Do rzeki Prosna w Kaliszu wpadło dziecko, które było na spacerze z matką. Według relacji świadków, kobieta rzuciła się za nim do wody. Jak przekazała policja, chłopcu udało się wydostać z wody, ale kobiecie – już nie. Niestety nie udało się jej uratować.

– Po godzinie 17 otrzymaliśmy informację, że w rzece Prośnie topią się dwie osoby. Na miejsce skierowaliśmy pięć zastępów państwowej i ochotniczej straży pożarnej, a także grupę wodno-nurkową z Konina. Po dojeździe na miejsce od świadków tego zdarzenia otrzymaliśmy informację, że topiło się dziecko, za nim weszła matka tego dziecka. Po naszym przyjeździe to dziecko było na brzegu, w związku z tym przystąpiliśmy do poszukiwania tej kobiety – przekazał kapitan Szymon Zieliński z Komendy Miejskiej PSP w Kaliszu. – Po przyjeździe grupy wodno-nurkowej jeden z nurków od razu przystąpił do poszukiwań. Po kilku, kilkudziesięciu minutach znalazł tę kobietę, wyciągnęliśmy ją na brzeg, od razu trafiła pod opiekę zespołu ratownictwa medycznego. Niestety lekarz będący na miejscu stwierdził zgon. Była to kobieta w wieku około 40 lat – dodał.

Jednym ze świadków zdarzenia była pani Patrycja.

Usłyszałyśmy krzyki i nagle zauważyłyśmy, że pani wbiega za dzieckiem do wody. W tym momencie zadzwoniłyśmy po pomoc, bo nie wiedziałyśmy, co ona krzyczy – powiedziała.

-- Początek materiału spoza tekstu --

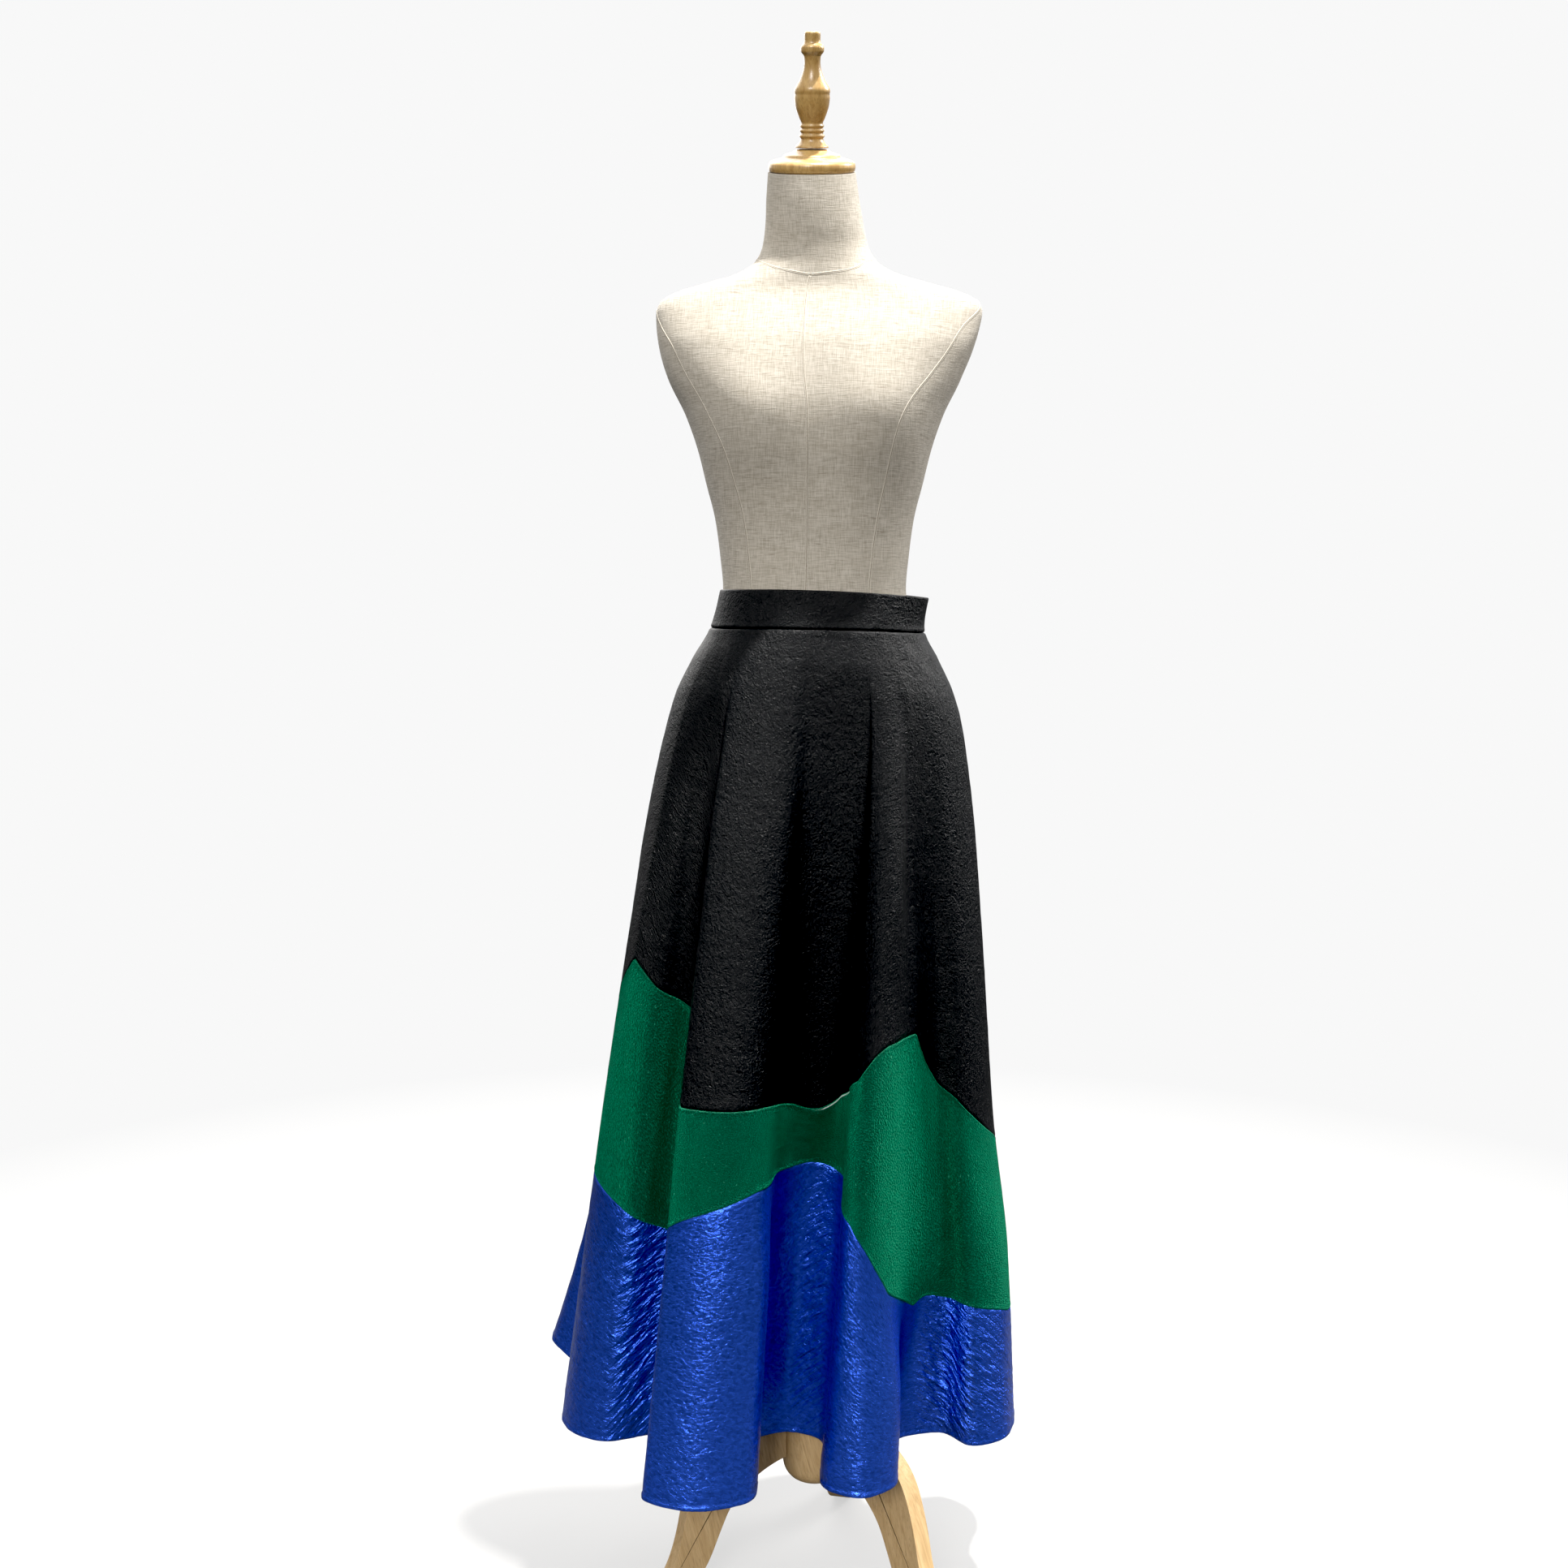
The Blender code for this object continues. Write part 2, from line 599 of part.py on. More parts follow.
def turned(name, profile, stuff, place, tilt=0.0):
    """A solid of revolution from rows of radius and height, top to bottom."""
    outline = bmesh.new()
    points = [outline.verts.new((radius * CM, 0.0, height * CM)) for radius, height in profile]
    for first, second in zip(points, points[1:]):
        outline.edges.new((first, second))
    mesh = bpy.data.meshes.new(name)
    outline.to_mesh(mesh)
    outline.free()
    made = add_object(name, mesh, stuff, smooth=False)
    made.location = place
    made.rotation_euler = (tilt, 0.0, 0.0)
    screw = made.modifiers.new("turned", "SCREW")
    screw.steps = TURN_STEPS
    screw.render_steps = TURN_STEPS
    screw.use_merge_vertices = True
    screw.merge_threshold = MERGE_AXIS
    screw.use_smooth_shade = True
    return made


def build_cap_and_finial():
    """The cap lies on the tilted top of the neck, and the finial stands on the cap along the same axis."""
    depth, _, _, _, _, slope, shift = TORSO[-1]
    tilt = math.atan(slope)
    axis = Vector((0.0, -math.sin(tilt), math.cos(tilt)))
    neck = Vector((shift * CM + AXIS_X, AXIS_Y, WAIST_TOP - depth * CM))
    turned("neck_cap", CAP, "varnished_wood", neck + axis * GAP, tilt)
    turned("finial", FINIAL, "varnished_wood", neck + axis * 2 * GAP, tilt)


def build_pole_and_hub():
    low = WAIST_TOP - HUB_TOP * CM + GAP
    high = WAIST_TOP - TORSO[0][0] * CM - GAP
    pole = bmesh.new()
    bmesh.ops.create_cone(
        pole,
        cap_ends=True,
        segments=POLE_SIDES,
        radius1=POLE_RADIUS,
        radius2=POLE_RADIUS,
        depth=high - low,
        matrix=Matrix.Translation((AXIS_X, AXIS_Y, (low + high) / 2)),
    )
    mesh = bpy.data.meshes.new("pole")
    pole.to_mesh(mesh)
    pole.free()
    add_object("pole", mesh, "pale_wood")
    hub = [(radius, -depth) for radius, depth in HUB]
    turned("hub", hub, "pale_wood", (AXIS_X, AXIS_Y, WAIST_TOP))


def softened(points, rounds):
    """Extra points on the rounded line through a row of points, whose ends stay."""
    for _ in range(rounds - 1):
        cut = [points[0]]
        for (ax, ay), (bx, by) in zip(points, points[1:]):
            cut.append((0.75 * ax + 0.25 * bx, 0.75 * ay + 0.25 * by))
            cut.append((0.25 * ax + 0.75 * bx, 0.25 * ay + 0.75 * by))
        points = cut + [points[-1]]
    return points


def build_legs():
    """Three planks with one swept outline, their roots hollowed to the hub."""
    outline = softened(list(LEG_TOP), LEG_SMOOTH) + list(LEG_TOE) + softened(list(LEG_UNDER), LEG_SMOOTH)
    hub_radius = max(radius for radius, _ in HUB) * CM + GAP
    for name, degrees in LEG_NAMES:
        leg = bmesh.new()
        half = LEG_THICK / 2
        near = [leg.verts.new((0.0, -distance * CM, -depth * CM)) for distance, depth in outline]
        flat = leg.faces.new(near)
        for point in near:
            point.co.x = -half
        grown = bmesh.ops.extrude_face_region(leg, geom=[flat])["geom"]
        for item in grown:
            if isinstance(item, bmesh.types.BMVert):
                item.co.x = half
        bmesh.ops.recalc_face_normals(leg, faces=leg.faces)
        mesh = bpy.data.meshes.new(name)
        leg.to_mesh(mesh)
        leg.free()
        made = add_object(name, mesh, "pale_wood")
        made.location = (AXIS_X, AXIS_Y, WAIST_TOP)
        made.rotation_euler = (0.0, 0.0, math.radians(degrees))
        cut = made.modifiers.new("root", "BOOLEAN")
        cut.operation = "DIFFERENCE"
        cut.solver = "EXACT"
        cut.object = root_cutter(hub_radius)


def root_cutter(radius):
    """A cylinder a gap wider than the hub, which hollows the roots of the legs."""
    found = bpy.data.objects.get("hub_space")
    if found:
        return found
    space = bmesh.new()
    bmesh.ops.create_cone(
        space,
        cap_ends=True,
        segments=TURN_STEPS,
        radius1=radius,
        radius2=radius,
        depth=ROOT_CUT_LONG,
        matrix=Matrix.Translation((AXIS_X, AXIS_Y, WAIST_TOP - ROOT_CUT_DEPTH)),
    )
    mesh = bpy.data.meshes.new("hub_space")
    space.to_mesh(mesh)
    space.free()
    made = bpy.data.objects.new("hub_space", mesh)
    bpy.data.collections["cutters"].objects.link(made)
    made.hide_render = True
    made.display_type = "WIRE"
    return made


def main():
    clear_scene()
    for name in ("flared_skirt", "cutters"):
        group = bpy.data.collections.get(name) or bpy.data.collections.new(name)
        if name not in bpy.context.scene.collection.children:
            bpy.context.scene.collection.children.link(group)
    skirt = Skirt()
    build_waistband(skirt)
    build_panels(skirt)
    build_zip(skirt)
    build_torso()
    build_cap_and_finial()
    build_pole_and_hub()
    build_legs()


main()
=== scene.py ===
"""A flared, colour-blocked skirt on a linen dress form with a turned wooden finial and a wooden tripod."""

import math

import bmesh
import bpy
import numpy as np
from mathutils import Matrix, Vector


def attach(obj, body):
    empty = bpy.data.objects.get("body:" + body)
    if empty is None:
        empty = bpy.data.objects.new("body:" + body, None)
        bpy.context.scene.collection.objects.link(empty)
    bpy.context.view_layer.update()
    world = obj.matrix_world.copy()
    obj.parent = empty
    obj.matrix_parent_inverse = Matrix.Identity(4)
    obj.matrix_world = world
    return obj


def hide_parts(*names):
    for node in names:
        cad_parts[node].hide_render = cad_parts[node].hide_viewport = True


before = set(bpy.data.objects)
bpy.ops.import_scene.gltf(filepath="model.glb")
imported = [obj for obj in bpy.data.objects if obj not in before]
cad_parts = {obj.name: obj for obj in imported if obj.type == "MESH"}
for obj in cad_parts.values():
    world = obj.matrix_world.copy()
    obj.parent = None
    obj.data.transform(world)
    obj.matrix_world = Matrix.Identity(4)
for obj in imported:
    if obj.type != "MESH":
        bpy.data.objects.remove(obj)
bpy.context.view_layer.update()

CM = 0.01
MM = 0.001
GAP = 0.0003
WAIST_TOP = 1.14
AXIS_X = 0.0401
AXIS_Y = -0.0004

# Cloth, with depths and plan sizes in cm as in the part's source. The band's thickness is in mm, the slit's width in
# places, its angle and the sag's reach in degrees, and the columns' step in metres.
BAND_DEEP = 4.3
BAND_DROP_TOP = 1.0
BAND_DROP_SEAM = 0.6
BAND_SEAM_GAP = 0.02
BAND_ROW_STEP = 0.4
BAND_THICK = 2.3
SLIT_AT = 86.0
SLIT_WIDTH = 0.16
SAG_REACH = 110.0
HEM_DEPTH = 94.3
ROUNDNESS = 2.3
GROWN_MOST = 1.05
COLUMN_STEP = 0.0046
SIDE_SEAMS = ("hollow_right", "hollow_left")

# The skirt with no flutes: half widths to the wearer's right and left, and to the front and back, in cm.
OUTLINE = (
    # depth, right, left, front, back
    (0, 10.8, 13.35, 8.6, 8.4), (4.4, 12, 12.6, 9.3, 9.2),
    (8, 14.1, 14.2, 9.95, 10.6), (12, 16, 16, 10.5, 11.9),
    (16, 17.15, 17, 11, 12.6), (21, 18.3, 17.7, 11.7, 13.2),
    (30, 20, 18.7, 12.8, 14), (45, 22.45, 19.9, 14.2, 15.4),
    (60, 24.5, 20.9, 15.3, 16.6), (75, 26.2, 22.6, 16.2, 17.6),
    (94.3, 28.6, 23.4, 17, 18.6),
)

# Each flute and each hollow between two flutes, as in the part's source. The last six values are the depths of the
# two seams at its first shoulder, its middle and its second shoulder, from these columns on.
UPPER_COLUMN = 11
LOWER_COLUMN = 14
FLUTES = (
    # name, x, out, facing, half, back, hip, spread, begins, bend, lift, black to green x 3, green to blue x 3
    ("flute_back_right", -31.9, -13.8, -112, 3.2, 1.3, -118, 9, 54, 1.45, 3.3, 52, 55, 55.5, 67.5, 64.5, 63.5),
    ("hollow_right", -26.2, -4.2, -92, 1.9, -0.3, -96, 5, 30, 1, 0.6, 54, 52, 49, 63.5, 63.8, 64.6),
    ("flute_right", -27.3, 6.2, -50, 4.2, 1.5, -61, 13, 12, 1, 0.3, 44.8, 41.2, 43.8, 65.6, 66.7, 68.8),
    ("hollow_front_right", -14.8, 6.7, -22, 2.6, -0.5, -41, 4, 12, 0.95, 0, 45.4, 46.5, 50, 71, 72.2, 70.5),
    ("flute_front_right", -12.8, 22.5, -3, 5.3, 1.9, -16.5, 13, 4.4, 0.95, 0, 54.9, 54.9, 54.9, 66.8, 64.6, 63.2),
    ("hollow_centre", -3.1, 5.6, 0, 2.9, -1.1, 9, 9, 8.4, 1.12, 0, 56.2, 57.1, 55.4, 63.4, 63, 63.8),
    ("flute_front_left", 4.6, 19.9, 4, 3.2, 1.6, 26, 4.5, 8.4, 1, 0, 52.4, 49.9, 49, 67, 70.8, 74.6),
    ("hollow_front_left", 11.6, 6.1, 15, 2.5, -0.4, 40, 5, 12, 1, 0, 48.8, 52.2, 54.6, 78.9, 78.2, 78.5),
    ("flute_left", 20.9, 7.2, 45, 3.9, 1.6, 62, 10, 14, 1, 0, 56.6, 59.6, 61.6, 78.9, 79.9, 81.2),
    ("hollow_left", 22.2, -3.4, 92, 2.2, -0.4, 84, 5, 25, 1, 0.3, 63, 64.2, 65.2, 81.6, 81.9, 82),
    ("flute_back_left", 23.2, -13.6, 118, 4.4, 1.8, 108, 10, 18, 1, 0.4, 66, 65, 60.5, 81.6, 79.2, 77),
    ("hollow_back_left", 12.6, -12, 150, 2.3, -0.4, 131, 6, 12, 1, 0, 54, 47.4, 50, 77.2, 78.4, 76),
    ("flute_back_middle", 4.8, -22.6, 172, 4.2, 1.8, 152, 9, 9, 1, 0.3, 53.6, 56.4, 57.6, 70.5, 66, 63.8),
    ("hollow_back_middle", -2.8, -12.2, 183, 2.2, -0.6, 172, 5, 9, 1, 0, 57.8, 56.8, 55.2, 63.4, 63.8, 65),
    ("flute_back", -11.6, -22, 196, 4.1, 1.7, 193, 9, 12, 1, 0.3, 52.4, 49.8, 47.4, 68, 71.6, 74.6),
    ("hollow_back_right", -19.6, -11.8, 222, 2.3, -0.3, 214, 6, 20, 1, 0.6, 45.6, 43.6, 48, 76.2, 77.4, 72.5),
)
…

– Jeden chłopak próbował udzielić pomocy kobiecie i uratować ją z wody, ale niestety nie mógł już jej znaleźć. Wtedy przyjechały służby i niestety zaczęły się poszukiwania – mówiła.

Kobieta przekazała, że “ta pani nagle zniknęła, a po chwili chłopiec po prostu wyszedł z wody i usiadł na ławce”.